Last week the United States and South Korea announced a joint military drill of record breaking scale.  North Korea responded by threatening a, “Pre-emptive nuclear strike of justice,” making the rhetoric between the three countries much worse.  This is not the first time North Korea has reacted to joint military drills between South Korea and the USA.  The resumption of military drills in the 90s led to a freezing of rapprochement between the North and South.  North Korea continues to use its trump card, threatening to develop nuclear weapons, as an attempt to scale down the security threat on its border.  However, as North Korea continues to threaten the nuclear button, the global community, in the form of the UN, increases sanctions.  Also, the more a US military presence is seen as essential for maintaining South Korean security.

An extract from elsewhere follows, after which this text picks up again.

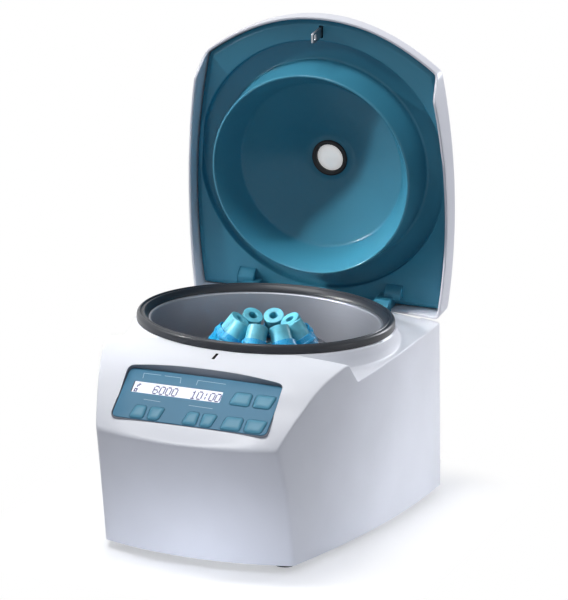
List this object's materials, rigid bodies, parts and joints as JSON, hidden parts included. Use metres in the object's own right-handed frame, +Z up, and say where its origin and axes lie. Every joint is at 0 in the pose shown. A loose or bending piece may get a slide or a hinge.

North Korea still resides outside the global economic market, a byproduct of poor relations with the US.  As it continues its path toward nuclear armament, the international community increases economic pressure.  Nevertheless, threatening to develop nuclear weapons, which is North Korea’s favorite and best bargaining chip, allows the DPRK to gain large concessions out of the global community.  As America and its allies are primarily concerned with a nuclearized DPRK, they are willing to focus less on human rights abuses and illegal activity conducted by the North.  

South Korean President Park responded to the North’s threats with rhetoric that emphasized the use of sticks rather than carrots.  Nevertheless, South Korea has yet to play its biggest card, insisting that North Korea abandon its nuclear ambitions.